En revanche, le Réunionnais insoumis fustige la dislocation de l'alliance des gauches. "Ce que je trouve dommage, c'est que certains membres du NFP ont démarré des discussions avec le président Emmanuel Macron, alors même que nous avons censuré son gouvernement et sa politique." Sans entériner la rupture, il ne s'interdit pas de censurer le prochain gouvernement, même s'il était mené par une personnalité du PS.
Si c'est pour mettre en place un gouvernement qui n'applique pas le programme du NFP, qui n'apporte pas de solutions pour notre population... Ce n'est pas l'étiquette qui compte, c'est le contenu.
Jean-Hugues Ratenon, député LFI de La Réunion
Autre parti non convié à la réunion élyséenne par le président, mardi, le Rassemblement national (RN) a lui fustigé "le mépris" d'Emmanuel Macron. "Nous sommes dans l'opposition, a souligné Marine Le Pen à l'Assemblée nationale. J'ai envie de vous dire, après cet après-midi, nous sommes la seule opposition."
"Esprit constructif"
Dans le camp macroniste, on se réjouit au contraire de voir les différentes formations politiques s'assoir autour de la même table pour tenter de trouver une solution à la crise politique. "L'État doit rapidement voter le projet de loi de finances pour 2025 pour qu'on vienne au soutien de la reconstruction de la Nouvelle-Calédonie", rappelle le député calédonien Nicolas Metzdorf, qui siège avec les élus d'Ensemble pour la République, parti du président. "Il faut aller dans ce gouvernement avec l'esprit constructif", plaide-t-il.
Pour les différentes personnalités politiques réunies par Emmanuel Macron, trouver un accord de non-censure est primordial pour faire avancer les dossiers brulants du pays, dont celui sur la Nouvelle-Calédonie, mais aussi la question de la vie chère en Martinique, dont le protocole a été suspendu avec la chute du gouvernement précédent.
Pourtant, l'issue de ces discussions est incertaine. "Je ne sais pas si aujourd'hui la France a changé de culture politique. Je ne sais pas si elle est passée de la culture du fait majoritaire à la culture du compromis et de la cohabitation", interroge Nicolas Metzdorf, au même titre qu'Olivier Serva (LIOT, Guadeloupe), qui appelle à "révolutionner la façon de faire de la politique en France et à l'Assemblée nationale".
Davy Rimane, député Gauche démocrate et républicaine et également président de la délégation aux Outre-mer à l'Assemblée nationale, ne se fait pas d'illusions. Même si son groupe a participé aux négociations, lui ne croit pas en la capacité des acteurs politiques français à trouver des compromis. "Vous pensez vraiment qu'avec différentes forces antagonistes au sein d'un gouvernement, ça marcherait ?"

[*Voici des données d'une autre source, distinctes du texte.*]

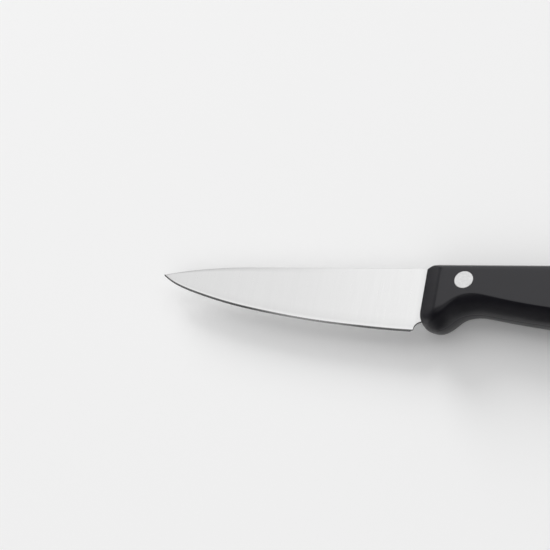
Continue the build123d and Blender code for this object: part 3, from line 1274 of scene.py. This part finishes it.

"La manière dont l'État fonctionne avec nos territoires dits d'Outre-mer, ça ne peut plus fonctionner ! On arrive au bout d'un système", estime l'élu guyanais, qui voudrait que la question de l'évolution statutaire des territoires ultramarins avance enfin pour laisser plus d'autonomie aux collectivités qui le souhaitent.
Nous sommes dans une situation qui est certes compliquée, mais qui est dû uniquement au fait du président de la République.
Davy Rimane, député GDR de la Guyane
À l'issue de la rencontre transpartisane de mardi, Emmanuel Macron a laissé entendre qu'il souhaiterait nommer le prochain chef du gouvernement d'ici jeudi et qu'il ne comptait pas de nouveau dissoudre l'Assemblée nationale avant 2027. "Je reste perplexe", confie Davy Rimane. "Pour nous, l'important, c'est qu'il y ait un gouvernement", redit Nicolas Metzdorf. Quelle que soit sa couleur ou son orientation, "il ne faudra rien lâcher parce que nos populations attendent beaucoup de nous", soutient le Martiniquais Jiovanny William. Mais il confie quand même : "Je préférerais que ce soit un Premier ministre de gauche."